Folha de S. Paulo


análise

Mudança em Seul depende mais de Trump do que de futuro mandatário

A sabedoria convencional dirá que quem virá depois do impeachment da presidente sul-coreana Park Geun-hye chama-se Moon Jae-in, 63, líder do Partido Democrático.

A lógica é simples: Moon perdeu por pouco para a conservadora Park em 2012; o prestígio dos conservadores foi abalado pelo escândalo que levou à decapitação da presidente; torna-se, assim, natural que ascenda um progressista como Moon.

A questão seguinte, mais relevante do que a mudança do sinal ideológico interno, é se um novo governo (de Moon ou de qualquer outro) irá alterar a política externa do país, em especial o relacionamento com os Estados Unidos, pedra angular da diplomacia sul-coreana, e com a Coreia do Norte, o vizinho-inimigo.

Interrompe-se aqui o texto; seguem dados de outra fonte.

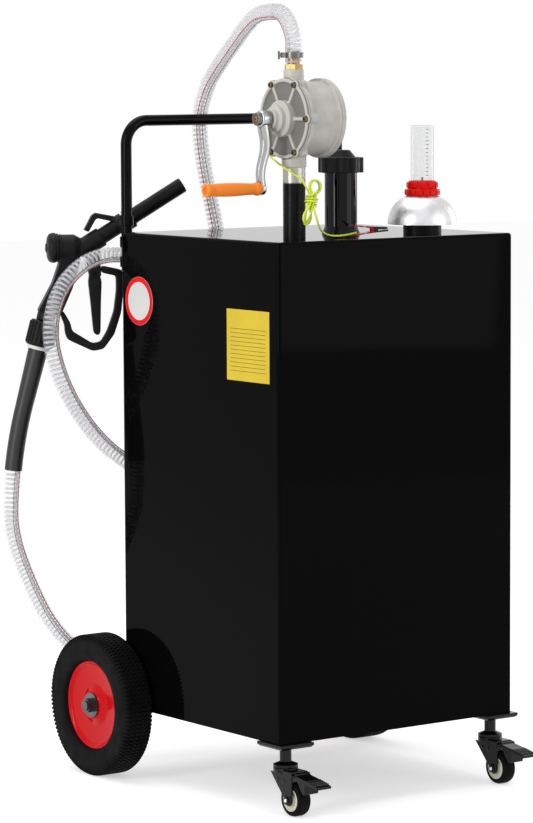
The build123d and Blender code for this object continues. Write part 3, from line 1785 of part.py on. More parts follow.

Com este último, não há hipótese de mudança: a Coreia do Norte é considerada uma ameaça existencial para o vizinho ao sul.

Ainda mais agora que os norte-coreanos exibem constantes avanços (reais ou propagandísticos) tanto na área nuclear como na de mísseis.

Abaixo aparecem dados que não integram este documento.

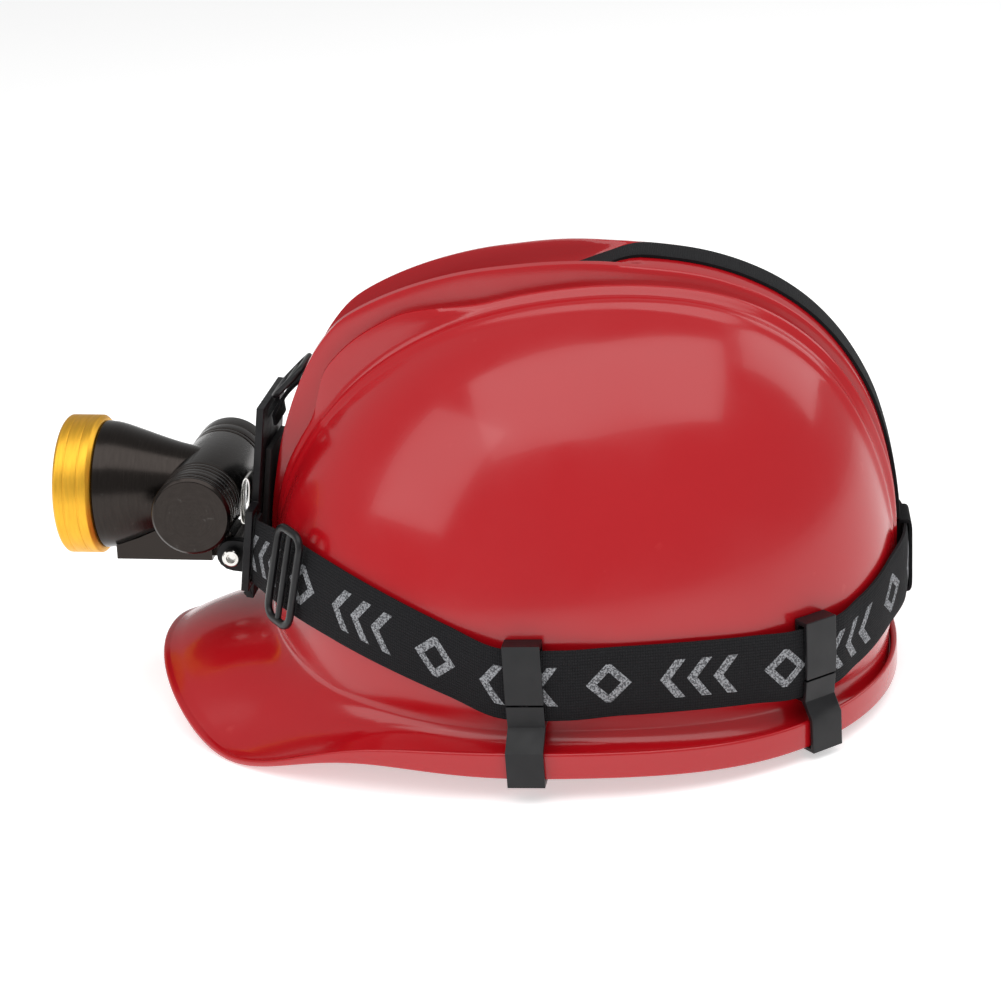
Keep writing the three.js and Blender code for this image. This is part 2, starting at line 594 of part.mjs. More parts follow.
function lampCradle() {
  const block = slab([[-37, -27], [9.6, -27], [9.6, -19], [4, -12], [-6, -9], [-37, -12]], -13, 13);
  const knuckle = moved(rod('y', -PIVOT.halfWidth, PIVOT.halfWidth, PIVOT.knuckle, 24), PIVOT.x, 0, PIVOT.z);
  const seat = rod('y', -20, 20, TUBE.radius + GAP, 28);
  const hornSeat = turned('x', [...hornProfile(GAP), [-41.5, 25.3 + GAP], [-60, 25.3 + GAP], [-60, 0]], 30);
  const slotTool = [[-20, -7.8], [7.8, 20]].map(([y0, y1]) => box(1.5, 20, y0, y1, -40, -17));
  const boltHole = moved(rod('y', -14, 14, PIVOT.bolt + GAP, 20), PIVOT.x, 0, PIVOT.z);
  const screwHoles = SCREW_PLACES.map(([x, y]) => moved(turnedZ(-30, -8, 1.6 + GAP), x, y, 0));
  const recesses = SCREW_PLACES.map(([x, y]) => moved(turnedZ(-30, -24.6, 2.9 + GAP), x, y, 0));
  const body = cut(join(block, knuckle), seat, hornSeat, ...slotTool, boltHole);
  return cut(body, ...screwHoles, ...recesses);
}
const SCREW_PLACES = [[-8, -8.5], [-8, 8.5]];
const turnedZ = (z0, z1, r, segments = 16) => rod('y', z0, z1, r, segments).rotateX(PI / 2);

const screw = (x, y) => moved(
  turned('y', [[-26.4, 0], [-26.4, 2.9], [-24.9, 2.9], [-24.9, 1.6], [-15.4, 1.6], [-15.4, 0]], 16)
    .rotateX(PI / 2), x, y, 0);

// ---------------------------------------------------------------- suspension inside the helmet
function headbandPoint(angle, standoff, z) {
  const a = PI - angle;
  const [rx, ry] = [HEADBAND.halfLength + standoff, HEADBAND.halfWidth + standoff];
  return vec(rx * power(cos(a), 0.95), ry * power(sin(a), 0.95), z);
}
function headbandRing() {
  const rows = [];
  for (let k = 0; k < 40; k++) {
    const a = (2 * PI * k) / 40;
    rows.push([[0, HEADBAND.low], [0, HEADBAND.high], [HEADBAND.thick, HEADBAND.high], [HEADBAND.thick, HEADBAND.low]]
      .map(([out, z]) => headbandPoint(a, out, z)));
  }
  return ribbon(rows, true);
}
function browPad() {
  const rows = [];
  for (let k = -6; k <= 6; k++) {
    const a = k * 9 * DEG;
    rows.push([[-5, HEADBAND.low - 1], [-5, HEADBAND.high + 2], [-1, HEADBAND.high + 2], [-1, HEADBAND.low - 1]]
      .map(([out, z]) => headbandPoint(a, out, z)));
  }
  return ribbon(rows);
}
function napeHousing() {
  const rows = [];
  for (let k = -4; k <= 4; k++) {
    const a = PI + k * 5.5 * DEG;
    rows.push([[2, 11], [2, 33], [8.6, 33], [8.6, 11]].map(([out, z]) => headbandPoint(a, out, z)));
  }
  return ribbon(rows);
}
// Round knob with finger ridges, turning about X.
function ratchetKnob() {
  const outline = new THREE.Shape();
  const steps = KNOB.ridges * 4;
  for (let k = 0; k < steps; k++) {
    const a = (2 * PI * k) / steps;
    const r = KNOB.radius - (k % 4 < 2 ? 0 : 0.9);
    if (k === 0) outline.moveTo(r * cos(a), r * sin(a)); else outline.lineTo(r * cos(a), r * sin(a));
  }
  const g = new THREE.ExtrudeGeometry(outline, { depth: KNOB.x1 - KNOB.x0, bevelEnabled: false });
  return closed(g.rotateY(PI / 2).translate(KNOB.x0, 0, KNOB.z));
}
const KEY_ANGLES = [32, 90, 146];
const KEY = { low: 20, middle: 34, top: 48, halfWidth: 9 };
function keyGeometry(angle) {
  const theta = thetaAt(angle, 1);
  const normal = domeNormal(theta, latitude(theta, KEY.middle)).setZ(0).normalize();
  const lean = wallLean(angle, wallPoint(angle, 1, KEY.middle, 0), normal);
  const outline = [[-5.2, KEY.low], [-2, KEY.low], [-2, KEY.middle], [-2, KEY.top], [-5.2, KEY.top],
    [-5.2, KEY.middle], [-5.2, KEY.low + 4], [-9, KEY.low + 4], [-9, KEY.low]];
  return slab(outline.map(([x, z]) => [x + lean(z), z]), -KEY.halfWidth, KEY.halfWidth);
}
function keyGroup(angle, side) {
  const theta = thetaAt(angle, side);
  const foot = wallPoint(angle, side, KEY.middle, -DOME.wall);
  const normal = domeNormal(theta, latitude(theta, KEY.middle));
  const g = new THREE.Group();
  g.position.set(foot.x, foot.y, 0);
  g.rotation.z = atan2(normal.y, normal.x);
  return g;
}
function crownStrap(angle, apex) {
  // From the key on one side, over the head, to the opposite key.
  const ends = [[angle, -1], [180 - angle, 1]].map(([a, side]) => {
    const nearest = KEY_ANGLES.reduce((p, q) => (abs(q - a) < abs(p - a) ? q : p));
    const p = wallPoint(nearest, side, KEY.top, -DOME.wall - 5);
    return vec(p.x, p.y, KEY.top + GAP);
  });
  const run = ends[1].clone().sub(ends[0]);
  const across = vec(-run.y, run.x, 0).normalize().multiplyScalar(9);
  const rows = [];
  const steps = 16;
  for (let k = 0; k <= steps; k++) {
    const t = k / steps;
    const s = PI * t;
    const p = ends[0].clone().addScaledVector(run, (1 - cos(s)) / 2);
    p.z = KEY.top + GAP + (apex - KEY.top) * sin(s) ** 1.3;
    const slope = run.clone().multiplyScalar(sin(s) + 0.02).setZ((apex - KEY.top) * 2 * cos(s)).normalize();
    const normal = across.clone().normalize().cross(slope).normalize();
    if (normal.z < 0) normal.negate();
    rows.push([[-1, 0], [1, 0], [1, 1.2], [-1, 1.2]]
      .map(([w, up]) => p.clone().addScaledVector(across, w).addScaledVector(normal, up)));
  }
  return ribbon(rows);
}

// ---------------------------------------------------------------- assembly
const model = new THREE.Group();
model.position.set(ORIGIN_SHIFT.x, 0, ORIGIN_SHIFT.z);

function add(parent, name, geometry, finish) {
  const mesh = new THREE.Mesh(geometry, new THREE.MeshStandardMaterial(finish));
  mesh.name = name;
  parent.add(mesh);
  return mesh;
}

const bracket = new THREE.Group();
bracket.position.set(BRACKET.x, 0, BRACKET.z);
bracket.rotation.y = BRACKET.lean;
const lamp = new THREE.Group();
lamp.position.set(LAMP.x, 0, LAMP.z);
lamp.rotation.y = LAMP.pitch;
model.add(bracket, lamp);
bracket.updateMatrix();
lamp.updateMatrix();
const pivotInBracket = vec(PIVOT.x, 0, PIVOT.z).applyMatrix4(lamp.matrix)
  .applyMatrix4(bracket.matrix.clone().invert());

add(model, 'helmet_shell', helmetShell(), RED_PLASTIC);
add(model, 'headband_strap', headbandStrap(), WEBBING);
add(model, 'top_strap', topStrap(), WEBBING);
add(model, 'rear_strap_loop', rearLoop(), WEBBING);

for (const [side, sideName] of [[-1, 'left'], [1, 'right']]) {
  HOOK.angles.forEach((angle, k) => {
    const group = wallGroup(angle, side);
    add(group, `hook_${k ? 'rear' : 'front'}_${sideName}`, hookGeometry(angle), BLACK_PLASTIC);
    model.add(group);
  });
}

for (const [side, sideName] of [[-1, 'left'], [1, 'right']]) {
  const group = sideBuckleGroup(side);
  add(group, `buckle_${sideName}`, slideBuckle(SIDE_BUCKLE), BLACK_PLASTIC);
  model.add(group);
}
const topBuckle = topBuckleGroup();
add(topBuckle, 'top_strap_buckle', slideBuckle(TOP_BUCKLE), BLACK_PLASTIC);
model.add(topBuckle);

add(bracket, 'bracket_plate', bracketPlate(), BLACK_PLASTIC);
add(bracket, 'bracket_pad', bracketPad(), RUBBER);
add(bracket, 'detent_spring', detentSpring(), STEEL);
const bolt = turned('y', [[-16.3, 0], [-16.3, 3.5], [-12.75, 3.5], [-12.75, PIVOT.bolt], [16.4, PIVOT.bolt],
  [16.4, 0]], 24);
const socket = new THREE.CylinderGeometry(1.6, 1.6, 2.2, 6).translate(0, -15.4, 0);
const boltMesh = add(bracket, 'tilt_bolt', cut(bolt, socket), STEEL);
const nutShape = new THREE.CylinderGeometry(3.9, 3.9, 3.2, 6).translate(0, 14.35, 0);
const nutMesh = add(bracket, 'tilt_nut', cut(nutShape, rod('y', 10, 20, PIVOT.bolt + 0.15, 20)), STEEL);
for (const mesh of [boltMesh, nutMesh]) mesh.position.copy(pivotInBracket);

add(lamp, 'lamp_housing', lampHousing(), BLACK_ANODISED);
add(lamp, 'lamp_cradle', lampCradle(), BLACK_ANODISED);
SCREW_PLACES.forEach(([x, y], k) => add(lamp, `cradle_screw_${k + 1}`, screw(x, y), STEEL));
add(lamp, 'bezel', bezelRing(), GOLD_ANODISED);
add(lamp, 'lens', lensGlass(), GLASS);
add(lamp, 'lens_carrier', lensCarrier(), BLACK_PLASTIC);
add(lamp, 'light_shroud', turned('x', [[-29, 6], [-29, 7.4], [-40, 16], [-40, 14.6], [-29, 6]], 28), BLACK_PLASTIC);
add(lamp, 'heat_sink', rod('x', -24.9, -18.6, 16.6, 32), STEEL);
add(lamp, 'led_board', rod('x', -26.9, -25.3, 9.5, 24), WHITE_PLASTIC);
add(lamp, 'led_emitter', join(box(-28.1, -27.2, -2.5, 2.5, -2.5, 2.5),
  turned('x', [[-28.0, 0], [-28.0, 2.2], [-29.2, 1.9], [-30.1, 1.1], [-30.4, 0]], 16)), EMITTER_YELLOW);
add(lamp, 'driver_board', rod('x', -18.2, -16.6, 15, 28), BOARD_GREEN);
add(lamp, 'battery_cell', turned('y', [[CELL.start, 0], [CELL.start, CELL.radius], [CELL.start + 63.2, CELL.radius],
  [CELL.start + 63.2, 6], [CELL.start + CELL.length, 5], [CELL.start + CELL.length, 0]], 32), CELL_SLEEVE);
add(lamp, 'battery_cap', batteryCap(), BLACK_ANODISED);
add(lamp, 'battery_spring', turned('y', [[-34.2, 0], [-34.2, 8], [-33.6, 8], [-31.75, 4], [-31.75, 0]], 20), STEEL);
add(lamp, 'switch_cap', tubeCup(TUBE.far - 10, TUBE.far, 6.4), BLACK_ANODISED);
add(lamp, 'contact_plate', rod('y', 34.3, 35.3, 12.8, 28), BOARD_GREEN);
add(lamp, 'switch_body', rod('y', 35.65, 37.4, 5, 20), BLACK_PLASTIC);
add(lamp, 'switch_button', turned('y', [[39, 0], [39, 6], [42.2, 6], [42.7, 5.2], [42.7, 0]], 24), RUBBER);

add(model, 'suspension_headband', headbandRing(), GREY_PLASTIC);
add(model, 'brow_pad', browPad(), FOAM);
add(model, 'nape_housing', napeHousing(), GREY_PLASTIC);
add(model, 'ratchet_knob', ratchetKnob(), BLACK_PLASTIC);
KEY_ANGLES.forEach((angle, k) => {
  for (const [side, sideName] of [[-1, 'left'], [1, 'right']]) {
    const group = keyGroup(angle, side);
    add(group, `suspension_key_${['front', 'middle', 'rear'][k]}_${sideName}`, keyGeometry(angle), GREY_PLASTIC);
    model.add(group);
  }
});
[[32, 104], [90, 108], [146, 112]].forEach(([angle, apex], k) => {
  add(model, `crown_strap_${k + 1}`, crownStrap(angle, apex), WEBBING);
});

export default model;
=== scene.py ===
"""Looks of a miner's cap lamp strapped to a safety helmet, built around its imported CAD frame.

Shapes are laid out in millimetres from the middle of the helmet at its rim plane, as the CAD is.
The peak and the lamp point along -X, and the wearer's left side is -Y. LAYOUT turns that frame
into the row frame in metres.
"""
import math

import bmesh
import bpy
import numpy as np
from mathutils import Matrix, Vector, noise


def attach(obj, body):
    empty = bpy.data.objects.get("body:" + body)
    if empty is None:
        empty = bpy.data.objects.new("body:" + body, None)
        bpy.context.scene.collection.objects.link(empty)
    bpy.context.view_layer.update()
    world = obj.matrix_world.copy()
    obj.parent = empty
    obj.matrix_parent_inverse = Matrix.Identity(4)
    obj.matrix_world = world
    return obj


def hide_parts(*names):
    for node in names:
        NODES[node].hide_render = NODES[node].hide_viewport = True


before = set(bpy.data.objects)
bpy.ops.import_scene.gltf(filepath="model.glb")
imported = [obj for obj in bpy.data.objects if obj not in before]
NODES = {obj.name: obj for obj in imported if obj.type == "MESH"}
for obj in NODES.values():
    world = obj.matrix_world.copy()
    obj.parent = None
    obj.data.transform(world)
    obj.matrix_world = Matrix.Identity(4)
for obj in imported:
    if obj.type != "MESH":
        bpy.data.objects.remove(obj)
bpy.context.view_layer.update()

# ---------------------------------------------------------------- frames and driving sizes, in mm
LAYOUT = Matrix.Scale(0.001, 4) @ Matrix.Translation((34.5, 0, 7.6))
BRACKET_FRAME = LAYOUT @ Matrix.Translation((-126.8, 0, 50)) @ Matrix.Rotation(math.radians(9.4), 4, "Y")
LAMP_FRAME = LAYOUT @ Matrix.Translation((-143, 0, 75.7)) @ Matrix.Rotation(math.radians(3), 4, "Y")

DOME_FRONT, DOME_REAR, DOME_HALF_WIDTH, DOME_HEIGHT, WALL = 122, 126, 103, 156, 3
RIM_FRONT, RIM_REAR, RIM_HALF_WIDTH, RIM_LIP = 167, 123.5, 113.5, 2.6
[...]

Nenhum presidente sul-coreano esperaria até que a Coreia do Norte esteja em condições de montar uma cabeça nuclear em mísseis de médio alcance, capazes de ameaçar não só a Coreia do Sul mas também o Japão.

A Coreia do Sul, portanto, manterá a ênfase na contenção dos norte-coreanos, preferencialmente por meio das chamadas conversações entre as seis partes (China, Japão, Rússia e Estados Unidos, além das duas Coreias).

O foco das conversas – essenciais para engajar a China– tem sido e continuará sendo, com qualquer governo sul-coreano que vier, a desnuclearização da Península Coreana e a busca da estabilidade regional.

O que pode mudar é o relacionamento com os Estados Unidos, em especial se o novo presidente for Moon Jae-in, como indica a lógica.

Se for o ex-secretário-geral da ONU, Ban Ki-Moon, é difícil dizer algo porque ele não deixou claras suas posições.

Não que Moon seja contrário à aliança com Washington. Mas é favorável a um maior equilíbrio na diplomacia sul-coreana, o que, na prática, significa uma maior aproximação com a China.

Nesse capítulo, porém, o futuro presidente, seja qual for, estará condicionado menos por questões internas e mais pela evolução da política externa de Donald Trump.

O presidente norte-americano tem insistido frequentemente em que os aliados devem assumir maior responsabilidade por suas defesas, em especial na área financeira.

Se vai fazê-lo na prática é uma questão em aberto e, por extensão, fica em aberto a resposta sul-coreana.

Um conflito comercial Estados Unidos/China, por outro lado, também desenhado pelas declarações de Trump como candidato, seria potencialmente devastador para a Coreia do Sul, uma formidável usina exportadora. O isolacionismo com que Trump acena é outra ameaça para um país exportador.

Nesse capítulo, seria natural uma aproximação maior com a China, que saltou na frente, logo após a posse de Trump, na defesa do livre comércio e da globalização.

"Essas variáveis externas importarão mais para moldar as escolhas estratégicas de Seul do que as posições políticas a serem adotadas por um novo presidente sul-coreano, que tem que navegar águas traiçoeiras com limitada margem para erro", escrevem, por exemplo, Scott Snyder e Sungae Park, do Council on Foreign Relations.

Fica claro, de todo modo, que a eleição sul-coreana terá repercussões além das fronteiras do país e até além da Península Coreana.